### DATASET CONTENT
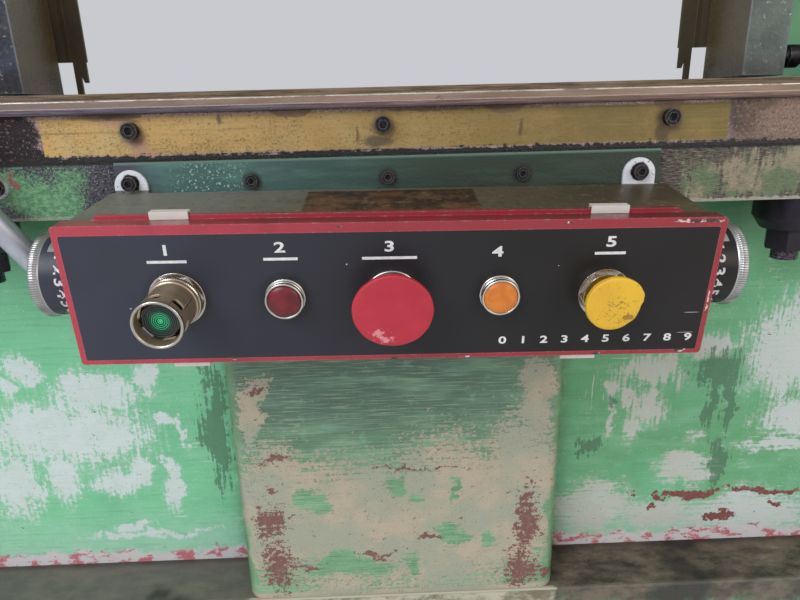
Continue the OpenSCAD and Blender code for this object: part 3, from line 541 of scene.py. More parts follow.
def bolster_mat():
    m = Mt("bolster_steel", 0.4, 0.0)
    xz = m.comb(m.x, m.z, 0.0)
    spk = m.noise(330, 5, 0.7, vec=xz)
    spk2 = m.noise(130, 5, 0.7, vec=xz)
    hor = m.noise(1, 5, 0.6, vec=m.str(12, 520, 1, xz))
    ver = m.noise(1, 5, 0.65, vec=m.str(620, 30, 620))
    onf = m.ss(m.y, -0.328, -0.3295)
    # bare steel
    bare = m.mix(m.ss(ver, 0.3, 0.7), C(118, 92, 90), C(196, 168, 158))
    bare = m.mix(m.ss(m.noise(10, 5, 0.6), 0.45, 0.7), bare, C(120, 104, 108))
    lg = m.blobs([(-330, 888, 22, 26), (-345, 880, 30, 12), (-318, 870, 14, 8)], xz)
    lg = m.ss(m.ma("ADD", lg, m.ma("ADD", mul(m, sub(m, spk2, 0.5), 1.4), mul(m, sub(m, spk, 0.5), 1.2))), 1.15, 0.85)
    rg = m.blobs([(320, 892, 14, 20), (326, 900, 22, 7)], xz)
    rg = m.ss(m.ma("ADD", rg, mul(m, sub(m, spk2, 0.5), 0.8)), 1.3, 0.7)
    bare = m.mix(mul(m, mx(m, lg, mul(m, rg, 0.75)), onf), bare, C(38, 30, 34))
    bare = m.mix(mul(m, m.ss(m.x, 0.30, 0.33), 0.65), bare, C(108, 90, 76))
    bare = m.mix(mul(m, m.ss(spk, 0.57, 0.63), 0.75), bare, C(46, 36, 36))
    bare = m.mix(mul(m, m.ss(spk, 0.44, 0.38), 0.4), bare, C(180, 158, 146))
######
> [SET PROBLEM]
Return all of the data precisely as it appears.

> [SOLUTION TO THE PROBLEM]
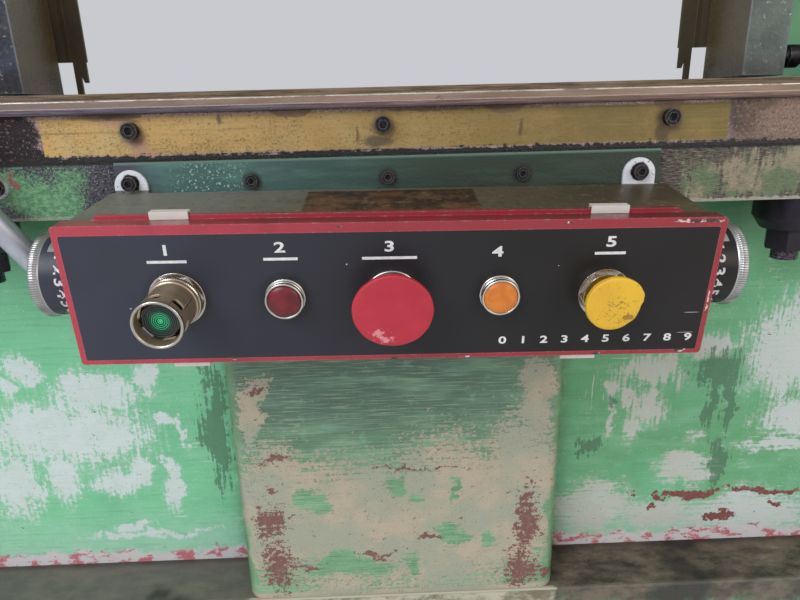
Continue the OpenSCAD and Blender code for this object: part 3, from line 541 of scene.py. More parts follow.
def bolster_mat():
    m = Mt("bolster_steel", 0.4, 0.0)
    xz = m.comb(m.x, m.z, 0.0)
    spk = m.noise(330, 5, 0.7, vec=xz)
    spk2 = m.noise(130, 5, 0.7, vec=xz)
    hor = m.noise(1, 5, 0.6, vec=m.str(12, 520, 1, xz))
    ver = m.noise(1, 5, 0.65, vec=m.str(620, 30, 620))
    onf = m.ss(m.y, -0.328, -0.3295)
    # bare steel
    bare = m.mix(m.ss(ver, 0.3, 0.7), C(118, 92, 90), C(196, 168, 158))
    bare = m.mix(m.ss(m.noise(10, 5, 0.6), 0.45, 0.7), bare, C(120, 104, 108))
    lg = m.blobs([(-330, 888, 22, 26), (-345, 880, 30, 12), (-318, 870, 14, 8)], xz)
    lg = m.ss(m.ma("ADD", lg, m.ma("ADD", mul(m, sub(m, spk2, 0.5), 1.4), mul(m, sub(m, spk, 0.5), 1.2))), 1.15, 0.85)
    rg = m.blobs([(320, 892, 14, 20), (326, 900, 22, 7)], xz)
    rg = m.ss(m.ma("ADD", rg, mul(m, sub(m, spk2, 0.5), 0.8)), 1.3, 0.7)
    bare = m.mix(mul(m, mx(m, lg, mul(m, rg, 0.75)), onf), bare, C(38, 30, 34))
    bare = m.mix(mul(m, m.ss(m.x, 0.30, 0.33), 0.65), bare, C(108, 90, 76))
    bare = m.mix(mul(m, m.ss(spk, 0.57, 0.63), 0.75), bare, C(46, 36, 36))
    bare = m.mix(mul(m, m.ss(spk, 0.44, 0.38), 0.4), bare, C(180, 158, 146))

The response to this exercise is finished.